I had to give away my husky the other day. He was my heart, but he was too much. I rescued him last year because he was being abused and neglected. I fell in love with the guy but knew in my heart he would be too much with all my other animals. He was, but everyone that came to my house said things like, “He is so good!” or “He is the most well-behaved dog I have ever seen!”
Yes, he was. He was amazing. He was sweet and just an all out joy. The second day he was with me he actually walked into my bedroom, smiled at me, and gave me a paw. I am not kidding. The dog SMILED at me. His lips went up, his teeth showed, and his eyes got a little squishy. It was unbelievable. How can you give away a dog that is just so happy he is being loved? I couldn’t. So I kept him. The longer he was with me I knew it wasn’t right, but he was so GOOD. And I loved him. So I continued in my not “right” situation for over a year.
But each day during that year I knew it wasn’t right, no matter how many comments I got from friends and family along the way about how wonderful he was. Everyone commenting on how perfect he was didn’t have to own him.
Huskies are hairy, so obviously, my vacuuming responsibilities quadrupled. Huskies are escape artists, so obviously many days were spent chasing him around the neighborhood. Huskies are really good escape artists, so obviously sometimes my chasing did no good, and I received calls from the pound telling me how much I owed for the first, second, and even third offence.
But when he was with me, he was perfect. He put his head in my lap, so I tried to ignore yelling at my kid for not closing the front door. He smiled at me, so I tried to ignore the locked gate in the back hindering the lawn team I hired once a month from mowing my backyard. He followed me everywhere, so I tried to ignore the fact I wasn’t really giving my other dog the time of day. So I vacuumed and I mowed. And I did it again and again – because I loved him.
But it wasn’t right. I knew it in my heart it wasn’t right. I knew it day one. I wasn’t giving him the attention he deserved. I wasn’t giving my other dog the attention she deserved. I wasn’t giving my cat the attention she deserved – because I only had two hands. And all my animals love me – like really love me – even my cat. So every morning as I sat on my floor to read my Bible, my cat would crawl all over the pages, my husky would give me a paw and smell my ear, and my other dog would be so jealous she would continuously lick my leg like it was a drumstick. Every day I would wave my arms around and say, “Stop already. Go away for crying out loud. Give me my personal space!”
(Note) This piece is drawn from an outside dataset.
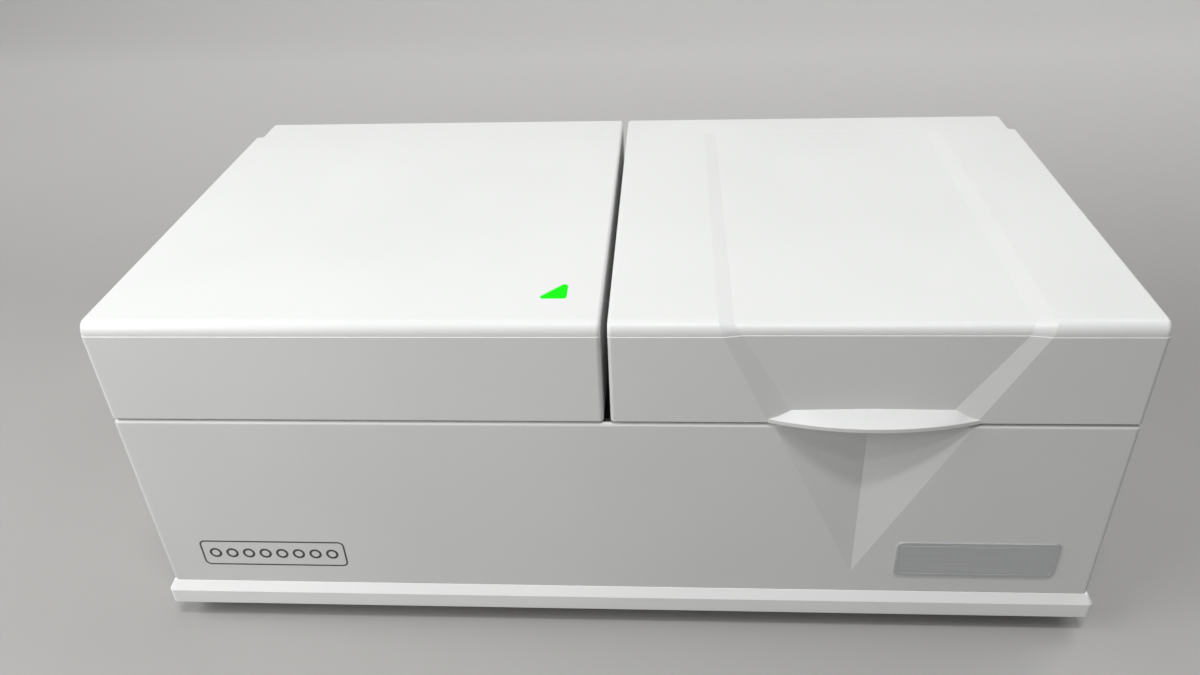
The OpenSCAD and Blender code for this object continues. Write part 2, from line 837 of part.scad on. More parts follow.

Animals don’t get that. So both dogs are glued to my side and my cat is in my lap and I don’t know which one to pet because – you got it – I only have two hands.
Finally, I admitted to myself that it was too much. A good thing is not always the right thing. What is in your life that is good and not right? You know EXACTLY what it is. But everyone else is telling you it is perfect. Everyone else is telling you it is good. Everyone else is telling you that this is IT. And you are buying it.
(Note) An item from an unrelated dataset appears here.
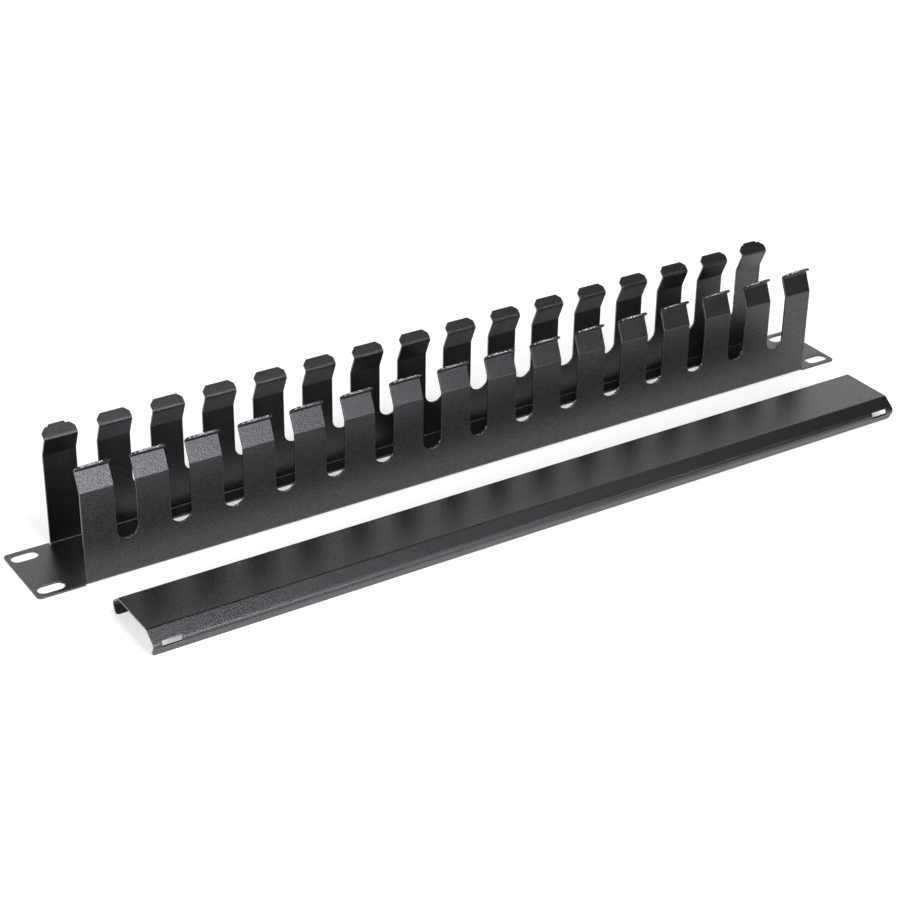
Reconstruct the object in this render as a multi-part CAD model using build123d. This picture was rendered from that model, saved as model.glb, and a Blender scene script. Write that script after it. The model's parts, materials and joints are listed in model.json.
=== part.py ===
"""Horizontal cable manager, one rack unit high, for a 19-inch rack.

Two folded steel sheets. The duct is one sheet: a panel with two rack ears,
and two walls folded up from its long edges. Each wall is cut into sixteen
fingers, and cables leave through the gaps between them. Every finger stands
straight, leans in at its shoulder, and ends in a short flange that turns
outwards. The cover is the second sheet, a shallow tray that snaps over the
flanges. It is shown taken off, lying in front of the duct.

The part's frame, in millimetres: the origin is the middle of the four rack
slots, on the panel's back face. +X runs along the duct, +Y towards its upper
wall as it hangs in the rack, and +Z out of the rack's front. The duct lies
on its back face at Z = 0, and so does the cover, on its two lips.
"""

import os
from math import cos, radians, sin, tan

from build123d import *

# Sheet and folds, the same for both pieces
sheet = 1.1
inside_radius = 0.8

# Panel with an ear at each end, slotted for the rack
panel_width = 482.6
panel_height = 43.6
ear_length = 24.05
ear_corner_radius = 2.2
rack_slot_inset = 8.75
rack_slot_rise = 31.75
rack_slot_length = 13.6
rack_slot_width = 7.0

# Notch that frees each wall's fold from the ear beside it
relief_width = 0.4
relief_margin = 0.3

# Two cable holes in the floor of the duct
cable_hole_width = 25.0
cable_hole_web = 45.0
cable_hole_margin = 38.25

# Walls and fingers
finger_count = 16
gap_width = 10.8
gap_floor = 19.5
shoulder_height = 49.3
shoulder_lean = 23.0
knee_height = 59.1
flange_rise = 38.0
flange_reach = 5.6
flange_chamfer = 2.5
tab_width = 8.4
tab_reach = 1.1
tab_chamfer = 0.5

# Cover, and how it fits the fingers
cover_overhang = 0.9
cover_fold_radius = 1.8
snap_preload = 0.3
lip_clearance = 0.3
lip_height = 5.5
lip_corner_radius = 1.5
cover_rise = 4.7
cover_slope = 36.0
tab_end_clearance = 0.75
tab_face_clearance = 0.85

# Where the cover lies beside the duct
cover_shift = 1.95
cover_distance = 70.65

# Worked out from the sizes above
outside_radius = inside_radius + sheet
half_height = panel_height / 2
rack_slot_span = panel_width - 2 * rack_slot_inset
wall_length = panel_width - 2 * ear_length
half_length = wall_length / 2
cable_hole_length = half_length - cable_hole_web / 2 - cable_hole_margin
cable_hole_pitch = cable_hole_web + cable_hole_length
gap_count = finger_count - 1
finger_width = (wall_length - gap_count * gap_width) / finger_count
finger_pitch = finger_width + gap_width
end_finger_centre = half_length - finger_width / 2
tab_centres = [(-end_finger_centre, 0), (end_finger_centre, 0)]

lean = radians(shoulder_lean)
rise = radians(flange_rise)
slope = radians(cover_slope)

# The knee, where the outer faces of a finger's lean and flange meet
knee_y = half_height - (knee_height - shoulder_height) * tan(lean)

# The upper edge of a flange's tip
tip_y = knee_y + flange_reach * cos(rise) - sheet * sin(rise)
tip_z = knee_height + flange_reach * sin(rise) + sheet * cos(rise)
full_reach = flange_reach + tab_reach
duct_depth = tip_z + tab_reach * sin(rise)


def mirrored_path(half_path):
    """A path through half_path's (y, z) points and on to their mirror image."""
    far_side = [(-y, z) for y, z in reversed(half_path)]
    return half_path + far_side


def folded_sheet(half_path, half_radii, thickness_side, length):
    """A sheet folded along X, whose one face follows a mirrored path."""
    points = mirrored_path(half_path)
    radii = half_radii + half_radii[::-1]
    face_line = FilletPolyline(*points, radius=radii)
    outline = offset(face_line, amount=sheet, side=thickness_side)
    section = Plane.YZ * make_face(outline)
    return extrude(section, amount=length / 2, both=True)


def panel_blank():
    """The flat panel with its ears, less the strips that the folds take up."""
    plate = RectangleRounded(panel_width, panel_height, ear_corner_radius)
    fold_strip = outside_radius + relief_margin
    strip = Rectangle(wall_length + 2 * relief_width, 2 * fold_strip)
    for side in (-1, 1):
        plate -= Pos(0, side * half_height) * strip
    return extrude(plate, amount=sheet)


def panel_openings():
    """Cutters for the four rack slots and the two cable holes."""
    rack_slot = SlotOverall(rack_slot_length, rack_slot_width)
    rack_slots = GridLocations(rack_slot_span, rack_slot_rise, 2, 2) * rack_slot
    cable_hole = SlotOverall(cable_hole_length, cable_hole_width)
    cable_holes = GridLocations(cable_hole_pitch, 1, 2, 1) * cable_hole
    outlines = Sketch() + rack_slots + cable_holes
    return extrude(outlines, amount=2 * sheet, both=True)


def finger_gaps():
    """Cutters for the round-bottomed gaps, each through both walls."""
    gap_top = duct_depth + gap_width
    gap_height = gap_top - gap_floor
    gap = SlotOverall(gap_height, gap_width, rotation=90)
    row = GridLocations(finger_pitch, 1, gap_count, 1) * gap
    middle = gap_floor + gap_height / 2
    outlines = Plane.XZ * Pos(0, middle) * (Sketch() + row)
    return extrude(outlines, amount=panel_height, both=True)


def flange_outline(plane_top):
    """What is cut off the flanges: all but the chamfered tongues and the tabs."""
    chamfer_start = flange_reach - flange_chamfer
    half_root = finger_width / 2
    half_tip = half_root - flange_chamfer
    half_tab = tab_width / 2
    tongue = make_face(
        Polyline(
            (-half_root, 0),
            (-half_root, chamfer_start),
            (-half_tip, flange_reach),
            (half_tip, flange_reach),
            (half_root, chamfer_start),
            (half_root, 0),
            close=True,
        )
    )
    tab = make_face(
        Polyline(
            (-half_tab, 0),
            (-half_tab, full_reach - tab_chamfer),
            (-half_tab + tab_chamfer, full_reach),
            (half_tab - tab_chamfer, full_reach),
            (half_tab, full_reach - tab_chamfer),
            (half_tab, 0),
            close=True,
        )
    )
    waste_height = plane_top - chamfer_start
    waste = Pos(0, chamfer_start + waste_height / 2) * Rectangle(panel_width, waste_height)
    tongues = GridLocations(finger_pitch, 1, finger_count, 1) * tongue
    tabs = Locations(*tab_centres) * tab
    return waste - (Sketch() + tongues + tabs)


def flange_trim(side):
    """Cutter that shapes the flange tips of the wall on one side."""
    across = Vector(0, side * cos(rise), sin(rise))
    along = Vector(1, 0, 0)
    knee = (0, side * knee_y, knee_height)
    flange_plane = Plane(origin=knee, x_dir=along, z_dir=along.cross(across))
    waste = flange_plane * flange_outline(full_reach + sheet)
    return extrude(waste, amount=2 * sheet, both=True)


def make_duct():
    """The slotted duct, folded from one sheet."""
    reach_y = knee_y + full_reach * cos(rise)
    reach_z = knee_height + full_reach * sin(rise)
    outer_face = [
        (-reach_y, reach_z),
        (-knee_y, knee_height),
        (-half_height, shoulder_height),
        (-half_height, 0),
    ]
    radii = [inside_radius, outside_radius, outside_radius]
    duct = folded_sheet(outer_face, radii, Side.LEFT, wall_length)
    duct += panel_blank()
    duct -= panel_openings()
    duct -= finger_gaps()
    for side in (-1, 1):
        duct -= flange_trim(side)
    return duct


def cover_inner_path():
    """Half of the cover's inner face, its foot at the height where it rests."""
    # Fitted, the flange tips press into the inner corners of the two lower folds
    corner_y = tip_y - snap_preload
    fitted_foot_z = tip_z - lip_height
    lean_y = knee_y + (knee_height - fitted_foot_z) * tan(lean)
    foot_y = lean_y + lip_clearance
    # The lip slants, so the outer edge of its cut end is what touches the floor
    lip_run = corner_y - foot_y
    lip_length = (lip_run**2 + lip_height**2) ** 0.5
    foot_z = sheet * lip_run / lip_length
    corner_z = foot_z + lip_height
    top_y = corner_y - cover_rise / tan(slope)
    return [
        (-foot_y, foot_z),
        (-corner_y, corner_z),
        (-top_y, corner_z + cover_rise),
    ]


def tab_slots(inner_path):
    """Cutters through the cover's lower folds, where the end fingers' tabs go."""
    foot, corner, top = [Vector(0, y, z) for y, z in inner_path]
    fold_axis = ((foot - corner).normalized() + (top - corner).normalized()).normalized()
    length = tab_width + 2 * tab_end_clearance
    height = sheet + 2 * tab_face_clearance
    depth = 2 * (cover_fold_radius + sheet)
    fold_plane = Plane(origin=corner, x_dir=(1, 0, 0), z_dir=fold_axis)
    row = Locations(*tab_centres) * Rectangle(length, height)
    front = extrude(fold_plane * (Sketch() + row), amount=depth / 2, both=True)
    return front + mirror(front, about=Plane.XZ)


def make_cover():
    """The snap-fit cover, folded from one sheet."""
    inner_path = cover_inner_path()
    radii = [cover_fold_radius, inside_radius]
    length = wall_length + 2 * cover_overhang
    cover = folded_sheet(inner_path, radii, Side.LEFT, length)
    cut_edges = cover.edges().filter_by(lambda edge: abs(edge.length - sheet) < sheet / 100)
    cover = fillet(cut_edges.group_by(Axis.Z)[0], lip_corner_radius)
    cover -= tab_slots(inner_path)
    return Pos(cover_shift, -cover_distance, 0) * cover


parts = {"duct_channel": make_duct(), "snap_cover": make_cover()}

os.makedirs("parts", exist_ok=True)
for name, piece in parts.items():
    box = piece.bounding_box()
    print(name, "volume", round(piece.volume), "mm3, size", box.size, "from", box.min)
    export_step(piece, f"parts/{name}.step")
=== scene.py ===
# %% [markdown]
# # A one-unit cable manager for a 19-inch rack
# The real thing is two pieces of folded steel sheet in a fine-textured black powder coat: a duct with
# sixteen fingers along each wall, and a cover that clips over them, here lying in front on the floor.
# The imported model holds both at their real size, as plain solids. This script makes the same two
# sheets with what the solids lack: cut edges and folds that are truly round, the coat with its grain,
# and a white studio with soft lamps around it. Everything is in metres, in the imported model's own
# frame: X runs along the duct, Y towards its far wall, and Z up from the floor that both lie on.

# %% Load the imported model
import json
from math import asin, atan2, cos, radians, sin, tan

import bmesh
import bpy
from mathutils import Matrix, Vector


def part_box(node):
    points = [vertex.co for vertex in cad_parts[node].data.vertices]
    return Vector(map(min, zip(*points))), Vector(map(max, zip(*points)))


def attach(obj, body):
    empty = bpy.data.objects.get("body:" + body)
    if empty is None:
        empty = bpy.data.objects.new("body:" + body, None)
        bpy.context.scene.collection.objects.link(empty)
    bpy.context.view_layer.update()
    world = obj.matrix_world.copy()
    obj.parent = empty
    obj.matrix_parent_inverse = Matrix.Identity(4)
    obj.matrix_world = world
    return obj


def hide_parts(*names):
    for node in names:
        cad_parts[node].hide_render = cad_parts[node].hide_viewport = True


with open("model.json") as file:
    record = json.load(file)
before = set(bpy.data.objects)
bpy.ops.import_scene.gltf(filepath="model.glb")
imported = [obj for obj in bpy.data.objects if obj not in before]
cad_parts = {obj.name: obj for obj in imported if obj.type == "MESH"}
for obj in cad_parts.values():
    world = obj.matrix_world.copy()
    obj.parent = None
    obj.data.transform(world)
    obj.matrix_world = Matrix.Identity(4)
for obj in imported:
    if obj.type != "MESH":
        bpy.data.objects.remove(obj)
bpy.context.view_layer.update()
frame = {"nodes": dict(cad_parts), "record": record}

mm = 0.001
print("CAD nodes:", sorted(frame["nodes"]))

# %% [markdown]
# ## The camera
# A product photographer stands well back and uses a long lens, so that the far end of a long part
# doesn't shrink away. Here it is an 85 mm lens, a little over a metre from the part, above its left
# end and looking down. A camera could be turned by hand with three angles, but it is easier to give
# the place where it stands and the point that it looks at, and let the script work out the turn.
# The small roll is how far the camera leaned to one side.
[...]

But it is not right. Not for you. You know this, yet you continue down the course of having the good thing. There is a problem here. If you continue to have the good thing you will never have the RIGHT thing. Here is what we need to know – if we find the right thing it is not only going to be good – it is going to be fantastic. Let me say that another way. If you settle for the good thing – you will never have the fantastic thing.
Many times we hold on to the good in fear that we will disappoint other people if we let go of the “good” they think is right for us. We hold on, trying to convince ourselves that surely all the other voices around us are right. That the good is the good for us. But we know its not, because even though it is good – it’s not right.
We can have the fantastic. We can, if we are bold enough to let go of the good. Are you willing to do that? Are you ready to step out in faith, not listen to the voices, and be with the fantastic?
That is what God wants for you. That is what He has for you if you would trust what He is telling you.
“Step away,” God is saying. “Over here is the life for you. Don’t settle for the good when you can have the unbelievable.”
Scripture says, “The Lord longs to be gracious to you, and therefore He waits on high to have compassion on you.” Isaiah 30:18
But if we still cling to the good, how can He show us the fantastic? And here is something else to think about. The “good” we are holding onto can also have the fantastic. But if we continue to hold on, they won’t see fantastic either.
I loved my husky, but the people I found to take him will love him even more. He is their only dog. This mother and daughter team suffered from emotional abuse for 5 years. They escaped, just like my husky. Dog and owner understand each other and the empty this mom and daughter feel can be filled by a smiling dog. They will love him so much that my husky will now have the fantastic. With me he only had the good. He will smile every day now, not just once a week. My heart sings for him. I loved that dog. But he will be loved so much more.
He will have the fantastic.
You can too.
Let go of the good if it is not right.
Let God show to the way to the fantastic. You won’t regret it.